A lovely quiet night with a slow start. I ring Orange at 9am and they tell me there's no irregular activity on my account. They have an English language Customer Care number so I can have a proper conversation rather than double guessing, so that's a relief too.
Yesterday I realised I had left my gaiters at the other albergue, so I have a long walk along the sand in the sunshine to retrieve them. I know my way now! They were still on the drying rack in the garden.
Trip Advisor and Google say I'm 0.5 km away from the Botanical Gardens, which turns out to be a 4km error, so after wandering up and down the road trying to find them, I have a coffee to recover and jump on the bus. It's closed when I get there because... it's Monday.
So back on the bus into town to try and buy boot waterproofing and another pair of running socks; much better than Marino wool liners because they are elasticated to fit left and right feet and don't wrinkle inside the outer socks. Mission accomplished. Sports wear seems a lot cheaper here. They cost me £4.50 instead of £17.00! My feet will decide.
I pass the Apple dealer and get further reassurance about my phone and then find the bus station to buy a ticket for tomorrow. People are so patient with my less than basic Spanish.

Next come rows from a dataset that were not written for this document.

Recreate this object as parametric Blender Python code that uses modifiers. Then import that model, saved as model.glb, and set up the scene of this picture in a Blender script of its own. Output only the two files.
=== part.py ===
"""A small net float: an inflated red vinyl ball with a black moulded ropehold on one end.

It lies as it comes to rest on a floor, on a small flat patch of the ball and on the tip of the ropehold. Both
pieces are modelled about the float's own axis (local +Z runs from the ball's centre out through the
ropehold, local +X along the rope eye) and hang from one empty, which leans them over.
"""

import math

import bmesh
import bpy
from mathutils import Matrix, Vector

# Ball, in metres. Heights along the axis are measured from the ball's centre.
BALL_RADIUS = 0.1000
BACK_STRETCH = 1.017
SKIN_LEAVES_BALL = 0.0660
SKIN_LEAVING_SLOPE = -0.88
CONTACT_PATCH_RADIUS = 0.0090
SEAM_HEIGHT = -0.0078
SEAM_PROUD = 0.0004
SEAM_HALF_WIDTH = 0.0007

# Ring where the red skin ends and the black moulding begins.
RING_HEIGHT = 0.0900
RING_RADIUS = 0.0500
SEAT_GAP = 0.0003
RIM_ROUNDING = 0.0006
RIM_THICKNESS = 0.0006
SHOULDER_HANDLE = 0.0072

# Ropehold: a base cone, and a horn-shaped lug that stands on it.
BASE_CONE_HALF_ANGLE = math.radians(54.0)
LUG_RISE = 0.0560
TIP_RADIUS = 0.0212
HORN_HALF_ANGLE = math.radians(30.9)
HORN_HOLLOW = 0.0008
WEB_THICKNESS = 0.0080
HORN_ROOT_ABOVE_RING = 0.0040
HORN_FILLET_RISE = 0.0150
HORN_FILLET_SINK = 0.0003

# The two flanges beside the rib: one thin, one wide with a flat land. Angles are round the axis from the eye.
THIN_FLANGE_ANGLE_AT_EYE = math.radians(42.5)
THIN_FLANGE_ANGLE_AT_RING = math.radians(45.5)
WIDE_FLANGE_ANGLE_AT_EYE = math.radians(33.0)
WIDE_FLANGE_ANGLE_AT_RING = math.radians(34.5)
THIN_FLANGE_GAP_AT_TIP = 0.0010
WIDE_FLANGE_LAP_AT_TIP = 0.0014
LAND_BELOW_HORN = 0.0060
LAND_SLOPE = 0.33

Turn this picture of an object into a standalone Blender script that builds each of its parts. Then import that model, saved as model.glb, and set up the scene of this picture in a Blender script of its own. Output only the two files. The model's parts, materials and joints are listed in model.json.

Gijón is a big city. Most of the modern part is ugly tile-clad blocks of flats with shops at street level, but it's vibrant. Still very few chain stores; plenty of individual classy boutiques, haberdashers, fabric, baby wear and shoe shops, as well as hundreds of small bars. I come across the market and wander through admiring the jamon, cheeses and fresh fruit and vegetables and then have a tortilla and beer at 2.30pm; there's a poster for a bull fight on the wall in the bar.
I finally get back to my room and set out for the beach at 4pm. It's gone! The tide has come in, so I sit and listen to a guitarist play flamenco in the sun and watch the vast selection of dogs and their owners stroll by. It's strange to have stopped here for three nights; I feel I have caught up with myself and I'm excited to see my father and Linda tomorrow.
Now I'm sitting in the evening sun in a square with lots of chattering Spaniards, drinking a glass of white wine and pinchos (bar snack) which are free and left on the bar to nibble. Mussels and ham on small rounds of bread. No pilgrims in sight...I'm in another world.
I wonder around to find supper and order a salad; huge. The locals drink vast amounts of sidra. You usually have to buy 750cl bottles and it's poured in small amounts into straight-sided tumblers from about 2 foot and then gulped immediately - no sipping.